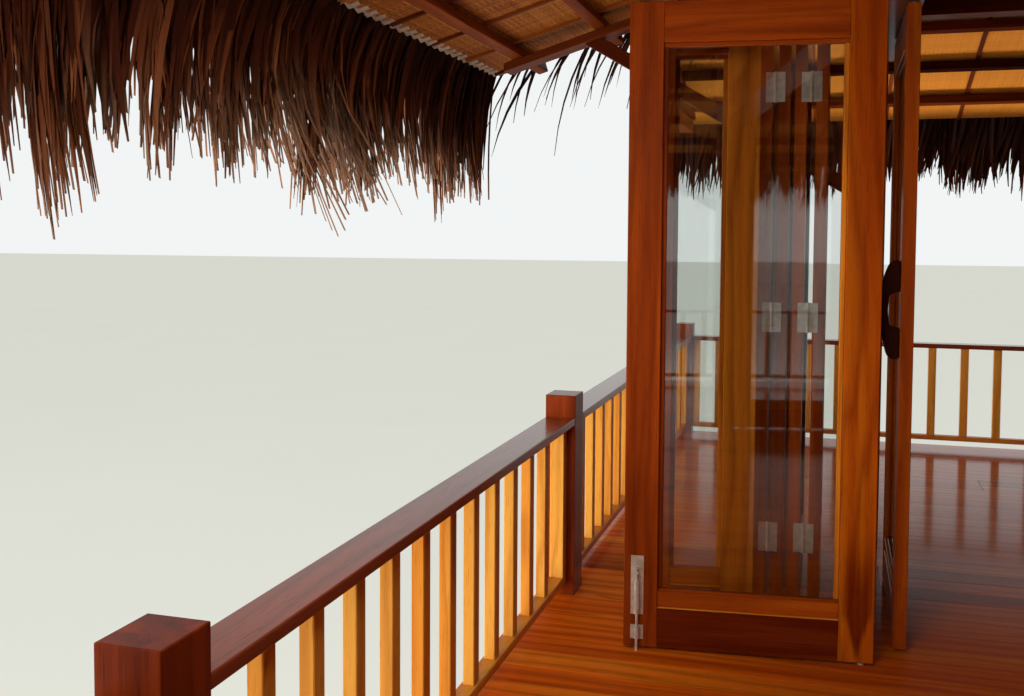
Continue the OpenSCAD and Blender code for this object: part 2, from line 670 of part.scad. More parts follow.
function land_pos(i) = [room_x, (i + 0.5 - long_leaves / 2) * (leaf_w + leaf_gap), 90];
module place_leaf(p) translate([p[0], p[1], leaf_end_gap]) rotate([0, 0, p[2]]) children();
module stack_row(kind) {
  place_leaf(second_leaf_pos) leaf_piece(kind, long_leaf_h);
  for (i = [0 : fan_count - 1]) place_leaf(fan_pos(i)) leaf_piece(kind, long_leaf_h);
}
module far_row(kind) for (i = [0 : short_leaves - 1]) place_leaf(far_pos(i)) leaf_piece(kind, short_leaf_h);
module near_row(kind) for (i = [0 : short_leaves - 1]) place_leaf(near_pos(i)) leaf_piece(kind, short_leaf_h);
module land_row(kind) for (i = [0 : long_leaves - 1]) place_leaf(land_pos(i)) leaf_piece(kind, long_leaf_h);

module bolt_leaf() color(teak_orange) above_floor() place_leaf(bolt_leaf_pos) leaf_frame(long_leaf_h);
module handle_leaf() color(teak_red) above_floor() place_leaf(handle_leaf_pos) leaf_frame(long_leaf_h);
module stacked_leaves() color(teak_orange) above_floor() stack_row("frame");
module far_leaves() color(teak_orange) above_floor() far_row("frame");
module closed_leaves() color(teak_orange) above_floor() {
  near_row("frame");
  land_row("frame");
}
module door_panes() color(glass_tint) above_floor() {
  place_leaf(bolt_leaf_pos) leaf_pane(long_leaf_h);
  place_leaf(handle_leaf_pos) leaf_pane(long_leaf_h);
  stack_row("pane");
  far_row("pane");
  near_row("pane");
  land_row("pane");
}

// Pins between the leaves and the floor, and between the leaves and the head over them
turned_pin_x = -room_x - post_w / 4;
module pin_pair(x, y, h) for (z = [0, h + leaf_end_gap])
  translate([x, y, z]) cylinder(h = leaf_end_gap, d = pin_d);
module leaf_pins() color(steel_grey) above_floor() {
  for (p = [bolt_leaf_pos, second_leaf_pos])
    pin_pair(turned_pin_x, p[1] + (turned_pin_x - p[0]) * tan(p[2]), long_leaf_h);
  for (s = [-1, 1])
    pin_pair(handle_leaf_pos[0], handle_leaf_pos[1] + s * (leaf_w / 2 - stile_w / 2), long_leaf_h);
  for (i = [0 : fan_count - 1]) pin_pair(-track_x, fan_pos(i)[1], long_leaf_h);
  for (i = [0 : short_leaves - 1]) pin_pair(far_pos(i)[0], room_y, short_leaf_h);
  for (i = [0 : short_leaves - 1], s = [-1, 1])
    pin_pair(near_pos(i)[0] + s * (leaf_w / 2 - stile_w / 2), -room_y, short_leaf_h);
  for (i = [0 : long_leaves - 1], s = [-1, 1])
    pin_pair(room_x, land_pos(i)[1] + s * (leaf_w / 2 - stile_w / 2), long_leaf_h);
}

// Tower bolt on the free stile of the bolt leaf, its rod shot down to the floor
module tower_bolt() color(steel_grey) above_floor()
  translate([bolt_leaf_x, bolt_leaf_y, 0]) rotate([0, 0, bolt_leaf_turn])
  translate([-leaf_w / 2 + bolt_edge, -leaf_t / 2, 0]) {
    translate([-bolt_w / 2, -bolt_plate_t, bolt_plate_z])
      cube([bolt_w, bolt_plate_t, bolt_top - bolt_plate_z]);
    translate([-bolt_w / 2, -bolt_plate_t, keeper_z]) cube([bolt_w, bolt_plate_t, keeper_h]);
    translate([0, barrel_y, bolt_plate_z + keeper_rim]) cylinder(h = barrel_len, d = barrel_d);
    translate([0, barrel_y, keeper_z + keeper_rim]) cylinder(h = keeper_h - 2 * keeper_rim, d = barrel_d);
    translate([0, barrel_y, 0]) cylinder(h = bolt_rod_top, d = bolt_rod_d);
    translate([0, barrel_y, bolt_knob_z]) rotate([90, 0, 0]) cylinder(h = bolt_knob_len, d = bolt_knob_d);
    translate([-bolt_w / 2, -bolt_lip_out, bolt_lip_z]) cube([bolt_w, bolt_lip_out, bolt_lip_h]);
  }

// Carved timber pull on the handle leaf, a bow with a finger gap
module pull_handle() color(teak_dark) above_floor()
  translate([handle_leaf_pos[0] - leaf_t / 2, handle_leaf_pos[1] - leaf_w / 2 + pull_edge, pull_z])
    along_y(-pull_t / 2, pull_t / 2) mirror([1, 0]) difference() {
      hull() for (z = [pull_end_r, pull_len - pull_end_r]) {
        translate([pull_end_r, z]) circle(pull_end_r);
        translate([0, z - pull_end_r]) square([pull_end_r, 2 * pull_end_r]);
        translate([pull_out - pull_bow_r, pull_len / 2 + sign(z - pull_len / 2) * pull_flat / 2])
          circle(pull_bow_r);
      }
      hull() {
        translate([-pull_gap_r, (pull_len - pull_gap_h) / 2]) square([pull_gap_r, pull_gap_h]);
        for (s = [-1, 1])
          translate([pull_gap - pull_gap_r, pull_len / 2 + s * (pull_gap_h / 2 - pull_gap_r)])
            circle(pull_gap_r);
      }
    }

stilts();
stilt_braces();
bearers();
joists();
edge_boards();
deck_floor();
newels();
handrails();
river_railing();
land_railing();
far_railing();
near_railing();
room_posts();
door_heads();
transom_studs();
transom_panels();
wall_plates();
tie_beams();
gable_panels();
king_posts();
ridge_beam();
main_rafters();
knee_braces();
main_purlins();
main_thatch();
ridge_cap();
terrace_posts();
terrace_level_beams();
terrace_head_beams();
terrace_rafters();
terrace_purlins();
terrace_thatch();
ceiling_battens();
woven_ceilings();
palm_fringes();
bolt_leaf();
handle_leaf();
stacked_leaves();
far_leaves();
closed_leaves();
door_panes();
leaf_pins();
tower_bolt();
pull_handle();
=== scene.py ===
import bpy
import math
import numpy as np
from mathutils import Matrix, Vector


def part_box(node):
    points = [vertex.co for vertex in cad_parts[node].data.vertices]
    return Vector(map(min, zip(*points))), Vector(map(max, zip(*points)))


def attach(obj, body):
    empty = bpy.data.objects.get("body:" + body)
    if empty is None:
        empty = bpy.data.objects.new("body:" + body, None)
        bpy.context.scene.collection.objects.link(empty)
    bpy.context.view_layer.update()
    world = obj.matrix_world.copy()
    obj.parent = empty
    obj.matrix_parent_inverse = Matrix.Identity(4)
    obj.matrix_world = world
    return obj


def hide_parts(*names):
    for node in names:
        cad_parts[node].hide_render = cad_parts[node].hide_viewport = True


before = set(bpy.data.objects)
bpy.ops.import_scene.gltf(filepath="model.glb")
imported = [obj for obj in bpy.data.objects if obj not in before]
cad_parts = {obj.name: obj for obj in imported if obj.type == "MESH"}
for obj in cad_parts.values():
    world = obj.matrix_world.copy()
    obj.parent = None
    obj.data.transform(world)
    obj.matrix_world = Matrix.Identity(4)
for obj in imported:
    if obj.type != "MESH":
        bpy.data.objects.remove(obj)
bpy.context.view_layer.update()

# Camera
# The picture is taken from the outer walk, at eye height beside the open doors, looking along
# the railing to the far end of the deck, with a normal lens tilted a little down.
eye = Vector((-2.4755, -2.06, 3.0))
to_left, tilt, roll = math.radians(16.72), math.radians(2.88), math.radians(0.34)
level = Vector((-math.sin(to_left), math.cos(to_left), 0))
ahead = level * math.cos(tilt) - Vector((0, 0, math.sin(tilt)))
above = level * math.sin(tilt) + Vector((0, 0, math.cos(tilt)))
beside = Vector((math.cos(to_left), math.sin(to_left), 0))
right = beside * math.cos(roll) + above * math.sin(roll)
upward = above * math.cos(roll) - beside * math.sin(roll)
bpy.ops.object.camera_add()
camera = bpy.context.object
camera.name = "river_walk_camera"
turned_to_view = Matrix((right, upward, -ahead)).transposed().to_4x4()
camera.matrix_world = Matrix.Translation(eye) @ turned_to_view
camera.data.sensor_width = 36
camera.data.lens = 37.65
camera.data.shift_y = -0.0582
camera.data.clip_end = 400
bpy.context.scene.camera = camera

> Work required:
Please return, exactly as they appear, the lines starting at the one that contains "far_railing();" and ending at the one that contains "for node in".

> Right answer:
far_railing();
near_railing();
room_posts();
door_heads();
transom_studs();
transom_panels();
wall_plates();
tie_beams();
gable_panels();
king_posts();
ridge_beam();
main_rafters();
knee_braces();
main_purlins();
main_thatch();
ridge_cap();
terrace_posts();
terrace_level_beams();
terrace_head_beams();
terrace_rafters();
terrace_purlins();
terrace_thatch();
ceiling_battens();
woven_ceilings();
palm_fringes();
bolt_leaf();
handle_leaf();
stacked_leaves();
far_leaves();
closed_leaves();
door_panes();
leaf_pins();
tower_bolt();
pull_handle();
=== scene.py ===
import bpy
import math
import numpy as np
from mathutils import Matrix, Vector


def part_box(node):
    points = [vertex.co for vertex in cad_parts[node].data.vertices]
    return Vector(map(min, zip(*points))), Vector(map(max, zip(*points)))


def attach(obj, body):
    empty = bpy.data.objects.get("body:" + body)
    if empty is None:
        empty = bpy.data.objects.new("body:" + body, None)
        bpy.context.scene.collection.objects.link(empty)
    bpy.context.view_layer.update()
    world = obj.matrix_world.copy()
    obj.parent = empty
    obj.matrix_parent_inverse = Matrix.Identity(4)
    obj.matrix_world = world
    return obj


def hide_parts(*names):
    for node in names:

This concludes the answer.